#### [Stated problem]
Copy exactly, please, the lines of the data from its start through the line containing "points = [vertex.co".
▼
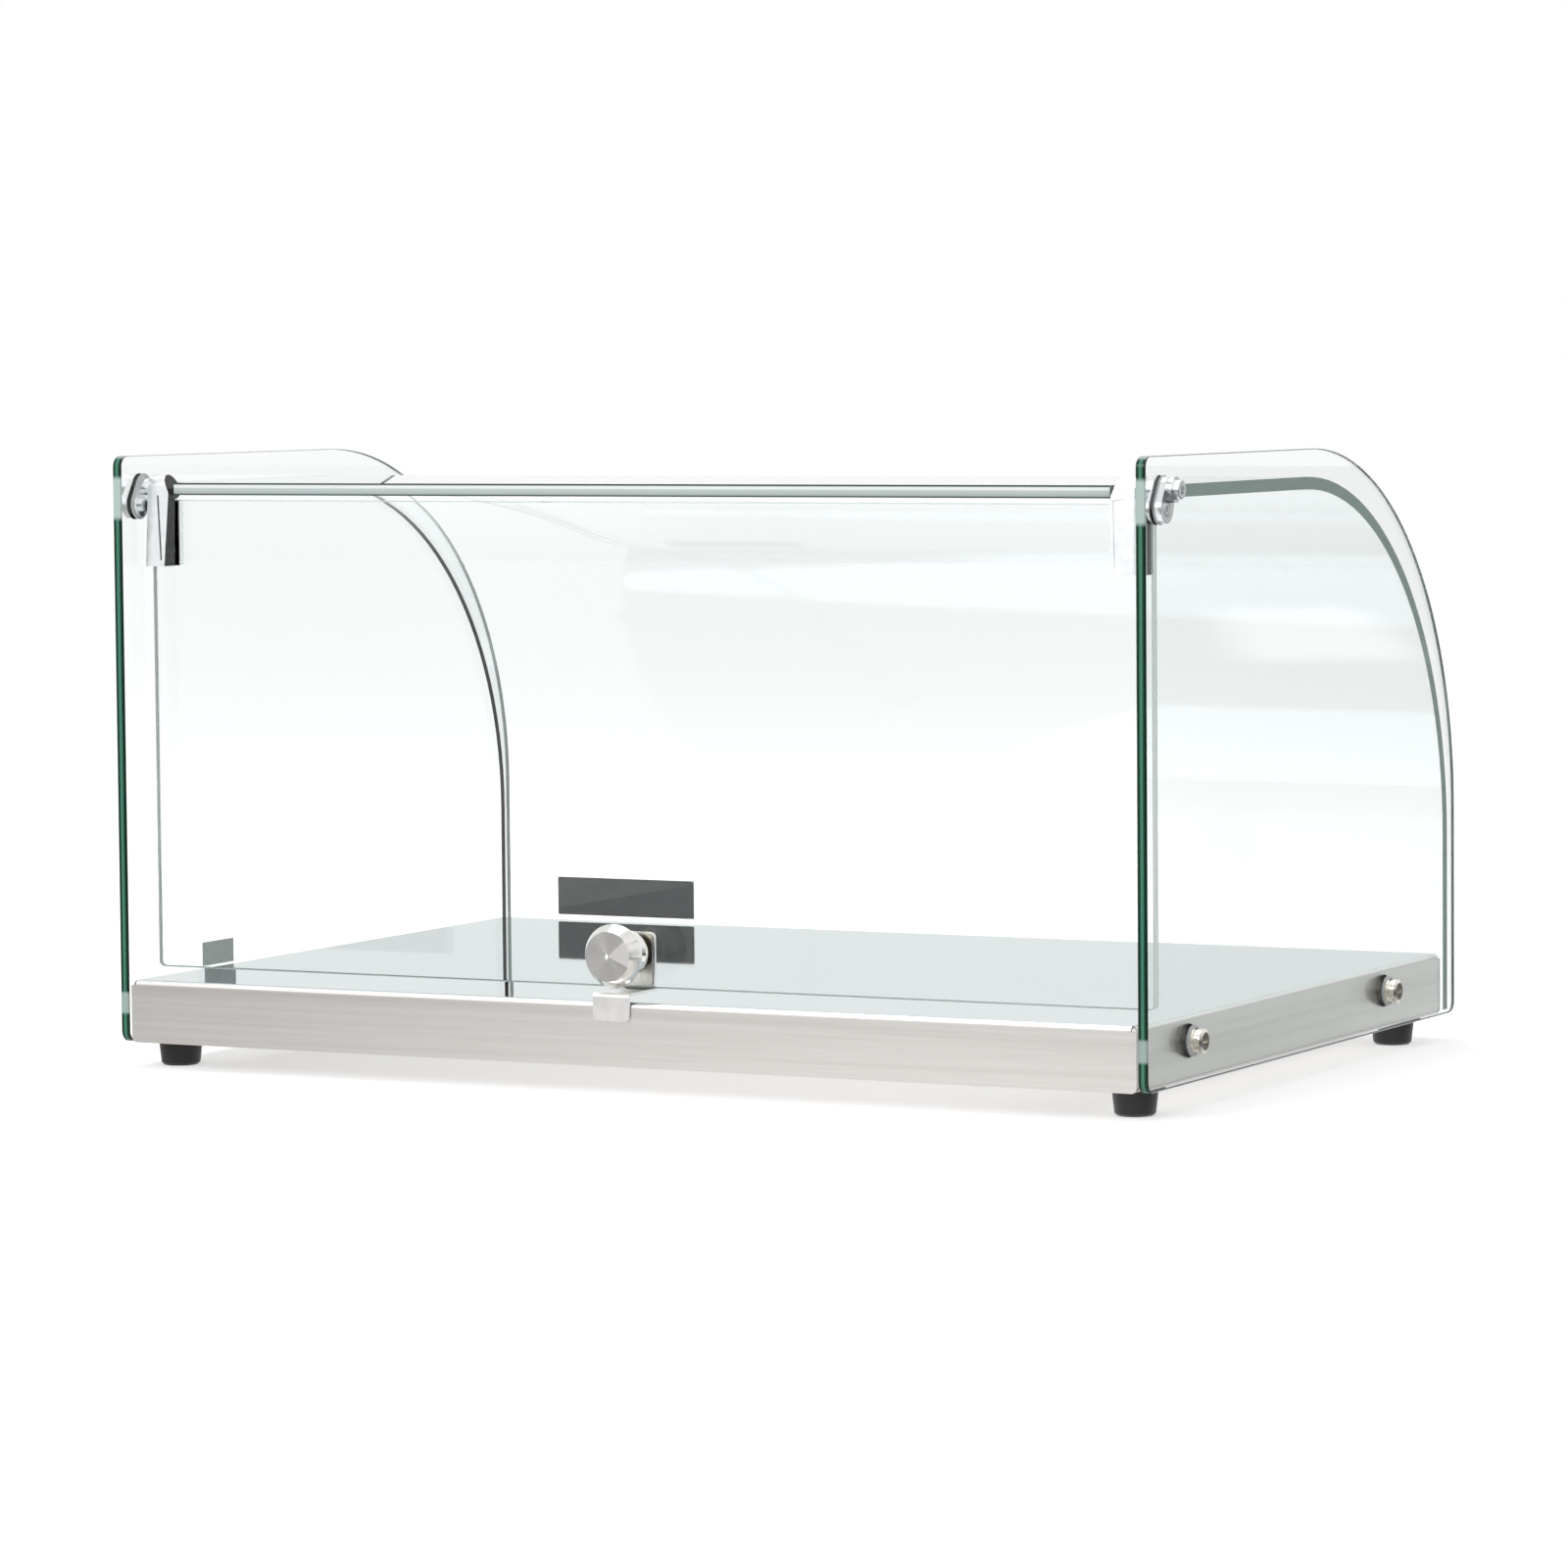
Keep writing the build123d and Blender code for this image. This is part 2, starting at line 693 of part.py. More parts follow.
def knob_screw():
    """Screw from inside the case, through clip, pad and glass into the knob."""
    seat = door_inner + clip_pad_thickness + clip_sheet
    length = seat - door_outer + knob_collar_length + knob_screw_length_in_knob
    screw = pan_screw(knob_screw_radius, length, knob_screw_head_radius, knob_screw_head_height)
    return placed(screw, (0, seat, knob_z), (0, 1, 0))


def all_nodes():
    """Every node by name."""
    nodes = {
        "base_tray": base_tray(),
        "right_side_glass": side_glass(),
        "curved_glass": curved_glass(),
        "front_tape": front_tape(),
        "door_glass": door_glass(),
        "door_clip": door_clip(),
        "clip_pad": clip_pad(),
        "knob": knob(),
        "knob_collar": knob_collar(),
        "knob_screw": knob_screw(),
    }
    nodes["left_side_glass"] = mirrored(nodes["right_side_glass"])
    for name, piece in {**hinge_fixed_side(), **door_clamp_pieces()}.items():
        nodes["right_" + name] = piece
        nodes["left_" + name] = mirrored(piece)
    for row, y in zip(("rear", "front"), foot_rows):
        nodes["right_" + row + "_foot"] = Pos(foot_column, y) * foot()
        nodes["left_" + row + "_foot"] = Pos(-foot_column, y) * foot()
    nodes.update(side_fixings())
    nodes.update(foot_fixings())
    return nodes


os.makedirs("parts", exist_ok=True)
for node_name, node in all_nodes().items():
    export_step(node, "parts/" + node_name + ".step")
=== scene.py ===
import bmesh
import bpy
import math
from mathutils import Matrix, Vector


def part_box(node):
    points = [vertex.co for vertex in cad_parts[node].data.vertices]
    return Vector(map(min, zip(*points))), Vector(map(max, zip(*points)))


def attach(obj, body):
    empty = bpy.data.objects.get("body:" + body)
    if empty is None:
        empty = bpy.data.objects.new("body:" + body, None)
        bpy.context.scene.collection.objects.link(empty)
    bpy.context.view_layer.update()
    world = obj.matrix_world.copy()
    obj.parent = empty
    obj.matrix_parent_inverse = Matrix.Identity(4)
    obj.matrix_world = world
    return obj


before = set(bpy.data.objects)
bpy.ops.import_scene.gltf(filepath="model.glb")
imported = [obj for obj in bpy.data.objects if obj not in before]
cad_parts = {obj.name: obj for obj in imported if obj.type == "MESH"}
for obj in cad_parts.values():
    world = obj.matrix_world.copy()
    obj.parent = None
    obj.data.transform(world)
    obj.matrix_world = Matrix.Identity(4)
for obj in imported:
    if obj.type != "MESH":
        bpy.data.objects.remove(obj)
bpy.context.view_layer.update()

# The camera stands on the operator's side, 27 degrees to the right and 4 degrees above the case.
# It looks through a long lens and leans by half a degree, as the photograph does.
camera_place = Vector((1.4153, -2.7452, 0.3524))
camera_azimuth = math.radians(27.36)
camera_elevation = math.radians(4.02)
camera_roll = math.radians(-0.4955)
camera_data = bpy.data.cameras.new("camera")
camera_data.lens = 141.86
camera_data.sensor_width = 36.0
camera = bpy.data.objects.new("camera", camera_data)
bpy.context.scene.collection.objects.link(camera)
level = Vector((math.sin(camera_azimuth), -math.cos(camera_azimuth), 0))
back = level * math.cos(camera_elevation) + Vector((0, 0, math.sin(camera_elevation)))
right = Vector((0, 0, 1)).cross(back).normalized()
turn = Matrix((right, back.cross(right), back)).transposed() @ Matrix.Rotation(camera_roll, 3, "Z")
camera.matrix_world = Matrix.Translation(camera_place) @ turn.to_4x4()
bpy.context.scene.camera = camera


# The studio is a pale floor under an even white sky, with two large soft lamps. Both look white to the
# camera and through glass. In mirrors the floor glows as a painted reflection, dim far off and darker to
# the right.
class Wire:
    """One output of a node. Arithmetic on it adds Math nodes to the same tree."""

    def __init__(self, tree, socket=None):
        self.tree = tree
        self.socket = socket

    def node(self, kind, settings={}, inputs={}, output=0):
        """A new node: its settings are set first, then the values or wires of its sockets."""
        made = self.tree.nodes.new("ShaderNode" + kind)
        for name, value in settings.items():
            if name == "stops":
                ramp = made.color_ramp.elements
                ramp[0].position = value[0][0]
                ramp[1].position = value[-1][0]
                for place, _ in value[1:-1]:
                    ramp.new(place)
                for stop, (place, shade) in zip(ramp, value):
                    stop.color = shade
            else:
                setattr(made, name, value)
        for name, value in inputs.items():
            if isinstance(value, Wire):
                self.tree.links.new(value.socket, made.inputs[name])
            else:
                made.inputs[name].default_value = value
        return Wire(self.tree, made.outputs[output])

    def math(self, operation, first, second=0.0):
        return self.node("Math", {"operation": operation}, {0: first, 1: second})

    def __add__(self, other):
        return self.math("ADD", self, other)

    def __sub__(self, other):
        return self.math("SUBTRACT", self, other)

    def __rsub__(self, other):
        return self.math("SUBTRACT", other, self)

    def __mul__(self, other):
        return self.math("MULTIPLY", self, other)

    def __truediv__(self, other):
        return self.math("DIVIDE", self, other)

    def __gt__(self, other):
        return self.math("GREATER_THAN", self, other)

    def __lt__(self, other):
        return self.math("LESS_THAN", self, other)

    def __or__(self, other):
        return self.math("MAXIMUM", self, other)

    def __abs__(self):
        return self.math("ABSOLUTE", self)

    __radd__ = __add__
    __rmul__ = __mul__

    def root(self):
        return self.math("SQRT", self)

    def step(self, low, high):
        """Nought below low, one above high, and smooth between."""
        limits = {"Value": self, "From Min": low, "From Max": high}
        return self.node("MapRange", {"interpolation_type": "SMOOTHSTEP"}, limits)

    def blend(self, first, second):
        """First colour where this wire is nought, second where it is one."""
        return self.node("Mix", {"data_type": "RGBA"}, {0: self, 6: first, 7: second}, output=2)

    def ramp(self, *stops):
        """A colour by the value of this wire, from (value, colour) pairs."""
        return self.node("ValToRGB", {"stops": stops}, {"Fac": self})

    def parts(self):
        """The x, y and z of a vector."""
        made = self.node("SeparateXYZ", {}, {"Vector": self}).socket.node
        return [Wire(self.tree, out) for out in made.outputs]

    def place(self):
        return self.node("TexCoord", output="Object")

    def facing(self):
        return self.node("TexCoord", output="Normal").parts()

    def noise(self, place, size, detail=2.0):
        """Cloudy noise whose spots are about size metres across."""
        return self.node("TexNoise", {}, {"Vector": place, "Scale": 1 / size, "Detail": detail})

    def bump(self, height, strength, distance):
        return self.node("Bump", {}, {"Height": height, "Strength": strength, "Distance": distance})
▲
#### [Completed exercise]
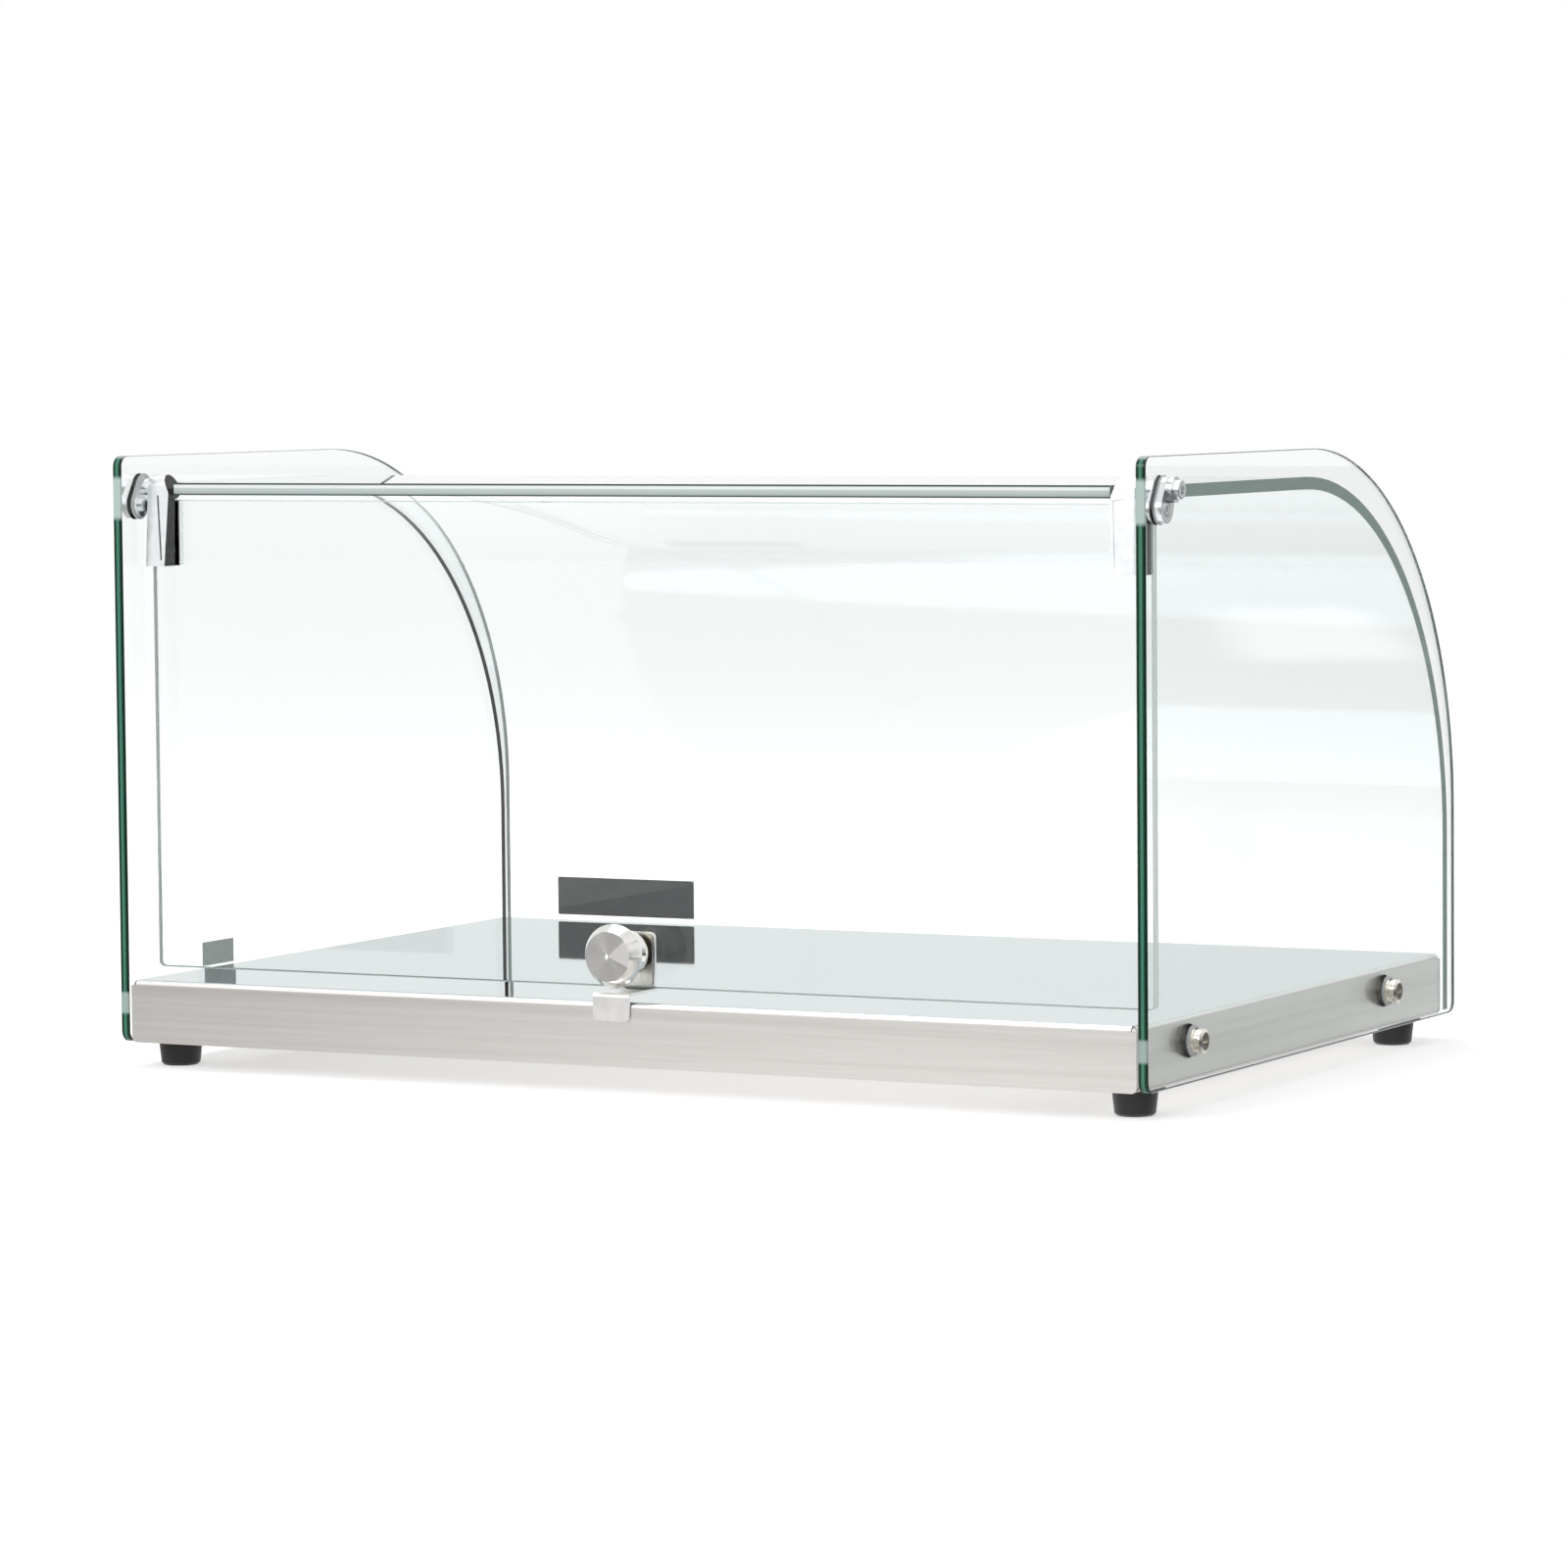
Keep writing the build123d and Blender code for this image. This is part 2, starting at line 693 of part.py. More parts follow.
def knob_screw():
    """Screw from inside the case, through clip, pad and glass into the knob."""
    seat = door_inner + clip_pad_thickness + clip_sheet
    length = seat - door_outer + knob_collar_length + knob_screw_length_in_knob
    screw = pan_screw(knob_screw_radius, length, knob_screw_head_radius, knob_screw_head_height)
    return placed(screw, (0, seat, knob_z), (0, 1, 0))


def all_nodes():
    """Every node by name."""
    nodes = {
        "base_tray": base_tray(),
        "right_side_glass": side_glass(),
        "curved_glass": curved_glass(),
        "front_tape": front_tape(),
        "door_glass": door_glass(),
        "door_clip": door_clip(),
        "clip_pad": clip_pad(),
        "knob": knob(),
        "knob_collar": knob_collar(),
        "knob_screw": knob_screw(),
    }
    nodes["left_side_glass"] = mirrored(nodes["right_side_glass"])
    for name, piece in {**hinge_fixed_side(), **door_clamp_pieces()}.items():
        nodes["right_" + name] = piece
        nodes["left_" + name] = mirrored(piece)
    for row, y in zip(("rear", "front"), foot_rows):
        nodes["right_" + row + "_foot"] = Pos(foot_column, y) * foot()
        nodes["left_" + row + "_foot"] = Pos(-foot_column, y) * foot()
    nodes.update(side_fixings())
    nodes.update(foot_fixings())
    return nodes


os.makedirs("parts", exist_ok=True)
for node_name, node in all_nodes().items():
    export_step(node, "parts/" + node_name + ".step")
=== scene.py ===
import bmesh
import bpy
import math
from mathutils import Matrix, Vector


def part_box(node):
    points = [vertex.co for vertex in cad_parts[node].data.vertices]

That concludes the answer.